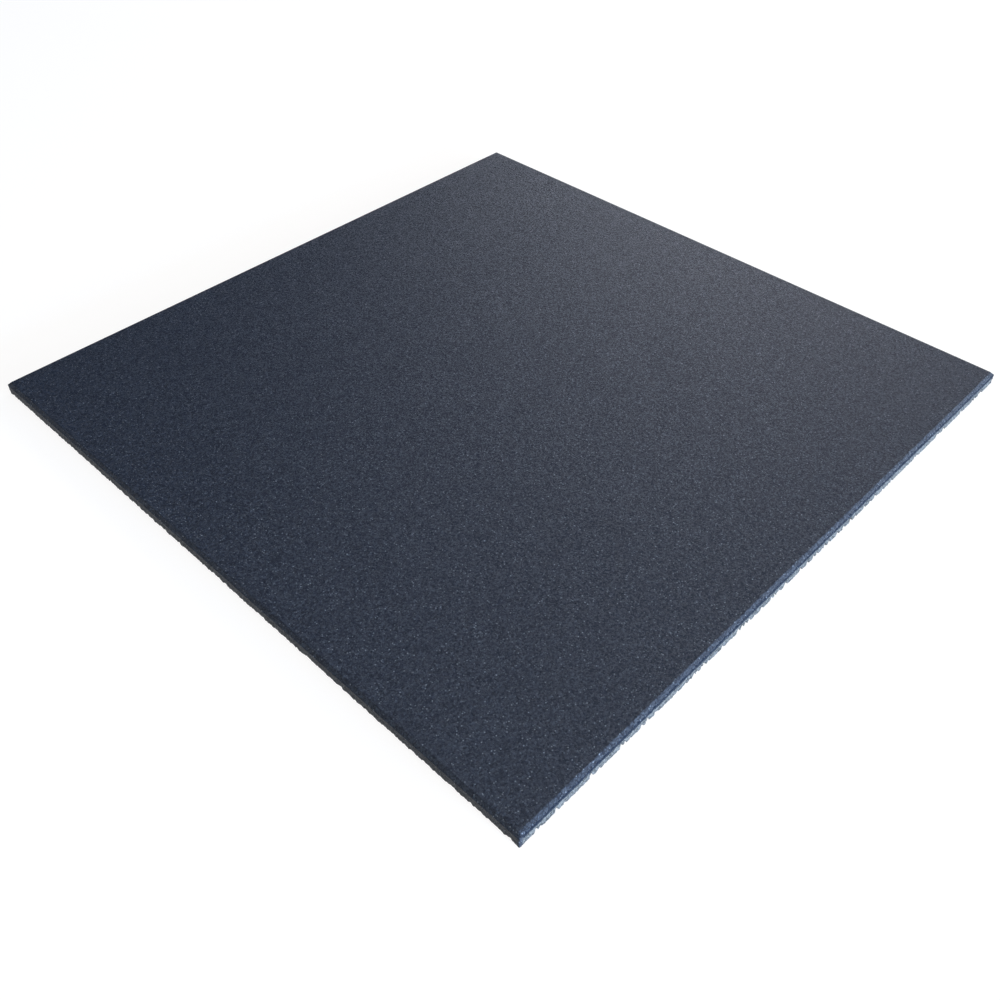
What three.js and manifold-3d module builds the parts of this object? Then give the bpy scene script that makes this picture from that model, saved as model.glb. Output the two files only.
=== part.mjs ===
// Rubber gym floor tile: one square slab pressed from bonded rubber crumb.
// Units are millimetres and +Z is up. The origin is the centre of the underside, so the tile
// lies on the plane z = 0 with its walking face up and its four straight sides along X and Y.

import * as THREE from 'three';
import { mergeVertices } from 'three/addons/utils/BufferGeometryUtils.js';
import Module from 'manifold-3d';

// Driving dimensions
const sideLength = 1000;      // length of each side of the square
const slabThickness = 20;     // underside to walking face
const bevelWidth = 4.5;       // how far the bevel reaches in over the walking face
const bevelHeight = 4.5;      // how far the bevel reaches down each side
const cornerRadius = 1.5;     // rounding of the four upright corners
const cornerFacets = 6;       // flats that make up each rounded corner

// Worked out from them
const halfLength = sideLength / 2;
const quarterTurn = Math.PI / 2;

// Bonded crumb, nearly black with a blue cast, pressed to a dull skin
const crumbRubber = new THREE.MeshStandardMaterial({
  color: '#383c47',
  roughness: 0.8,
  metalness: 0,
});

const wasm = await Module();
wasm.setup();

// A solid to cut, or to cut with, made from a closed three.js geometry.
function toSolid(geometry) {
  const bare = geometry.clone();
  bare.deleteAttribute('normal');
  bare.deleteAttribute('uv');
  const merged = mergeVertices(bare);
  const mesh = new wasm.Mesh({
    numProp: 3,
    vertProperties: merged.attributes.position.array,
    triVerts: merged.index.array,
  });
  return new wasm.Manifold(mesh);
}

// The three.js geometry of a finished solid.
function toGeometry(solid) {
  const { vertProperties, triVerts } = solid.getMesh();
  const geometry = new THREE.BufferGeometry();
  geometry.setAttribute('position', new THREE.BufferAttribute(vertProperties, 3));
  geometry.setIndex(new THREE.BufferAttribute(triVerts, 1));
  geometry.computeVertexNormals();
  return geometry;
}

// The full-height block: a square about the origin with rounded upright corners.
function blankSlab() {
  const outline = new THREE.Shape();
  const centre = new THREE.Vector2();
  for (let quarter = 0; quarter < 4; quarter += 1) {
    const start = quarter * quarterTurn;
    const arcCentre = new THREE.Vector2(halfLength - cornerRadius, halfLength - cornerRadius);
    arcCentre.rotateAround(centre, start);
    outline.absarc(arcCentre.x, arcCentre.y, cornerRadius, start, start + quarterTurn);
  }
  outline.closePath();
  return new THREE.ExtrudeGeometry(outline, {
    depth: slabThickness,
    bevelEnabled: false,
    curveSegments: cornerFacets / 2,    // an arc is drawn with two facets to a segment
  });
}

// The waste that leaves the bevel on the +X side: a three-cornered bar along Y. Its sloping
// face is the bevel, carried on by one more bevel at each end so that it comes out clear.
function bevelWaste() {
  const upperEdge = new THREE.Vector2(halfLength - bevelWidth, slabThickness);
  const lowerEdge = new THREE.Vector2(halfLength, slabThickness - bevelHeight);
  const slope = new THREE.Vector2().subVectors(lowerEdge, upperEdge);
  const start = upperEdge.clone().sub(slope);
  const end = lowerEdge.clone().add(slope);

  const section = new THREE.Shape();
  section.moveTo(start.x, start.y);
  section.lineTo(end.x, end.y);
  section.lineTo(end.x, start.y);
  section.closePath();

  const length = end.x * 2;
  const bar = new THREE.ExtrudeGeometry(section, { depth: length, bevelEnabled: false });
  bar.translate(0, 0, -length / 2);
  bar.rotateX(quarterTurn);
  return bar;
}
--
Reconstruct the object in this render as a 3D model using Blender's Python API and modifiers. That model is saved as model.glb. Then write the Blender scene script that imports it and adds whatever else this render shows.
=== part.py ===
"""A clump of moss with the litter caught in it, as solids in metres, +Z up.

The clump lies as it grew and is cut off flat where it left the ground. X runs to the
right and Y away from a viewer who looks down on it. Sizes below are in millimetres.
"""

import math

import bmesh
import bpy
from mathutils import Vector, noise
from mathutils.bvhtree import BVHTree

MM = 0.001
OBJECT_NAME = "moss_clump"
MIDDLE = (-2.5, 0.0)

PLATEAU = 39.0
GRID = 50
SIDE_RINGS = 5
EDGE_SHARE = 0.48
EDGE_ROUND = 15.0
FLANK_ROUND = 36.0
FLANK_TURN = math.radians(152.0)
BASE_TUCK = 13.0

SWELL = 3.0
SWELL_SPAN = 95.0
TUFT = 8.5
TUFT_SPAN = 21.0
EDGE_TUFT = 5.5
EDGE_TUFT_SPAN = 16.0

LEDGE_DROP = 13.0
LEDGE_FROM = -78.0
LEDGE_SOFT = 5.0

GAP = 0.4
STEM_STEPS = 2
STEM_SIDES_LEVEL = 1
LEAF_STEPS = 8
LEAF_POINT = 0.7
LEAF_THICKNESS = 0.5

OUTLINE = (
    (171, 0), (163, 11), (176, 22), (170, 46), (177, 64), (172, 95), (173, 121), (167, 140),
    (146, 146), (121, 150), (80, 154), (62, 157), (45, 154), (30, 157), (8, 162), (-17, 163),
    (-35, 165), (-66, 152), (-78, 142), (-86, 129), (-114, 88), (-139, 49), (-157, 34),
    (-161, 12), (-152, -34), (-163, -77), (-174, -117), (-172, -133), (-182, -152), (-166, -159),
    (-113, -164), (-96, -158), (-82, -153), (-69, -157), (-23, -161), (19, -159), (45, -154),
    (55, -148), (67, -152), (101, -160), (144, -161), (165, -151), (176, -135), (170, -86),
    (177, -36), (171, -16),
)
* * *
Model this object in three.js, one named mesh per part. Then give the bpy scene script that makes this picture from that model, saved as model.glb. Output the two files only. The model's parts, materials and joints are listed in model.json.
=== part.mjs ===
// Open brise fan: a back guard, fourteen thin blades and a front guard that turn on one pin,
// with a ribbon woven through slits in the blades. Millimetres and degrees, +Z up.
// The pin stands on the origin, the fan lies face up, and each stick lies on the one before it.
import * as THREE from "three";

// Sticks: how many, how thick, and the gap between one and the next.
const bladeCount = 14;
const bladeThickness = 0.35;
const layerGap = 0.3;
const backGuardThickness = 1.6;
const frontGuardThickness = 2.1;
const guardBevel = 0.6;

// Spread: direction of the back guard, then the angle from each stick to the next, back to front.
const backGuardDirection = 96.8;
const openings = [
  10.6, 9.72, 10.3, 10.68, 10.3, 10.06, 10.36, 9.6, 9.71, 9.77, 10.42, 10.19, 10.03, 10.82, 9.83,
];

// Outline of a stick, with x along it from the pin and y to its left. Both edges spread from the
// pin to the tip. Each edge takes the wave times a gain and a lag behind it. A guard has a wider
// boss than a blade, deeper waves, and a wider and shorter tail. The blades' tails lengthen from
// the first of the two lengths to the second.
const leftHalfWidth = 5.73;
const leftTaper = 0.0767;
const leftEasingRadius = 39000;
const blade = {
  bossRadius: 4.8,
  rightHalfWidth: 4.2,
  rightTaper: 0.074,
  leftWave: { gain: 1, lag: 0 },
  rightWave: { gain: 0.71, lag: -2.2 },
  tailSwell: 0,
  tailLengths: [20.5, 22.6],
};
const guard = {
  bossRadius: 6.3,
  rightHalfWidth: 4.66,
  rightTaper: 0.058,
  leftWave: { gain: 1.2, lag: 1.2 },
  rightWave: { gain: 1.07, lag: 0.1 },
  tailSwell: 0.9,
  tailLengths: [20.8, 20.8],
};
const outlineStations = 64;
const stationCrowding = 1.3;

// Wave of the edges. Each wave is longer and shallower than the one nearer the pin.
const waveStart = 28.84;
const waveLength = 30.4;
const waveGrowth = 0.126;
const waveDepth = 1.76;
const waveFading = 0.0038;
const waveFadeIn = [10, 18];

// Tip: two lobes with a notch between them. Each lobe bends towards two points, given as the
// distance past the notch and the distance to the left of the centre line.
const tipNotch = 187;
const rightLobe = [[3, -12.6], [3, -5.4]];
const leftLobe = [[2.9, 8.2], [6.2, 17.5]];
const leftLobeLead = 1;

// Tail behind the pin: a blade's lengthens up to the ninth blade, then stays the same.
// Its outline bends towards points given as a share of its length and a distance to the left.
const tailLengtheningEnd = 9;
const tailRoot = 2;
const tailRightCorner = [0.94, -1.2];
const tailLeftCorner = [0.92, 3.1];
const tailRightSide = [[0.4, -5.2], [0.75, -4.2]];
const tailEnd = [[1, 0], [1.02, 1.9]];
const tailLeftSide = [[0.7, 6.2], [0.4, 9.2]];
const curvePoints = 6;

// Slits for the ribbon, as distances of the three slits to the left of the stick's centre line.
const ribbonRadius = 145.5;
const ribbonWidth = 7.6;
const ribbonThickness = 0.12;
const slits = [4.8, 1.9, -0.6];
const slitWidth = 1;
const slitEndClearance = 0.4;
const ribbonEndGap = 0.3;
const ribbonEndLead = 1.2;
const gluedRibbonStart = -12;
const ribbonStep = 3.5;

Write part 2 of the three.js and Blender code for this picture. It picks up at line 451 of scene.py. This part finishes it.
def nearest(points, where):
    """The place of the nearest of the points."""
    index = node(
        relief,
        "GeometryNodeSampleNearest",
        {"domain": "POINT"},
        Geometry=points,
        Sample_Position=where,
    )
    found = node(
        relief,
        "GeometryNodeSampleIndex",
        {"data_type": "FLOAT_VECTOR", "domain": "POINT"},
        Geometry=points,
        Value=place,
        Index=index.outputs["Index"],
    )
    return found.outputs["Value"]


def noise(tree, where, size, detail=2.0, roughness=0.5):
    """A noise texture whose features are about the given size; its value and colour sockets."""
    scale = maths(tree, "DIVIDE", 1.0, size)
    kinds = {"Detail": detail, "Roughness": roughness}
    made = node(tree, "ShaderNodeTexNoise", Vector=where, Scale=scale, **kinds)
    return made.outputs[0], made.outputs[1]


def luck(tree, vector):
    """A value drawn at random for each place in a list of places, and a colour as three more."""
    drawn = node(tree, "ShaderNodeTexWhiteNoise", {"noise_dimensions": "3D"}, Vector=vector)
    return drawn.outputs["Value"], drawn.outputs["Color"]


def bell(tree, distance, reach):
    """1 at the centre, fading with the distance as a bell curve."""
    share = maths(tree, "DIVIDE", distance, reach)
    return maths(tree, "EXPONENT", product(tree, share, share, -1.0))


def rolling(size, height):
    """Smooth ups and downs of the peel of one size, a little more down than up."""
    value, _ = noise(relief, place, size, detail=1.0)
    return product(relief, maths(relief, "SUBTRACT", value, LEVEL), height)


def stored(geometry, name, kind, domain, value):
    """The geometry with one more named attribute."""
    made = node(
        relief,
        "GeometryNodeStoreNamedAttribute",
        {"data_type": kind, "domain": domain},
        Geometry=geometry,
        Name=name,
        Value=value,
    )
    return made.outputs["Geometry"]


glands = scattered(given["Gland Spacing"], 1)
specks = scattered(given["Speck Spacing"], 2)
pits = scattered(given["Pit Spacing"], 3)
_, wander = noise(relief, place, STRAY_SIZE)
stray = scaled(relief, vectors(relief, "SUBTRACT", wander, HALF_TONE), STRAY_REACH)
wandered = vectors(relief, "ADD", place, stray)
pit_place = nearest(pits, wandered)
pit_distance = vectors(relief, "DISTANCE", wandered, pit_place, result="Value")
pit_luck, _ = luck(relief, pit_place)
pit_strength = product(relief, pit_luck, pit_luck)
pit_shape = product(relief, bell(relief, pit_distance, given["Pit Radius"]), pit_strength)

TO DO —
Look through the entries above and quote exactly the lines from the line with "Reconstruct the object" to the line with "BASE_TUCK = 13.0", counting both of those lines.

RESULT OF THIS EXERCISE —
Reconstruct the object in this render as a 3D model using Blender's Python API and modifiers. That model is saved as model.glb. Then write the Blender scene script that imports it and adds whatever else this render shows.
=== part.py ===
"""A clump of moss with the litter caught in it, as solids in metres, +Z up.

The clump lies as it grew and is cut off flat where it left the ground. X runs to the
right and Y away from a viewer who looks down on it. Sizes below are in millimetres.
"""

import math

import bmesh
import bpy
from mathutils import Vector, noise
from mathutils.bvhtree import BVHTree

MM = 0.001
OBJECT_NAME = "moss_clump"
MIDDLE = (-2.5, 0.0)

PLATEAU = 39.0
GRID = 50
SIDE_RINGS = 5
EDGE_SHARE = 0.48
EDGE_ROUND = 15.0
FLANK_ROUND = 36.0
FLANK_TURN = math.radians(152.0)
BASE_TUCK = 13.0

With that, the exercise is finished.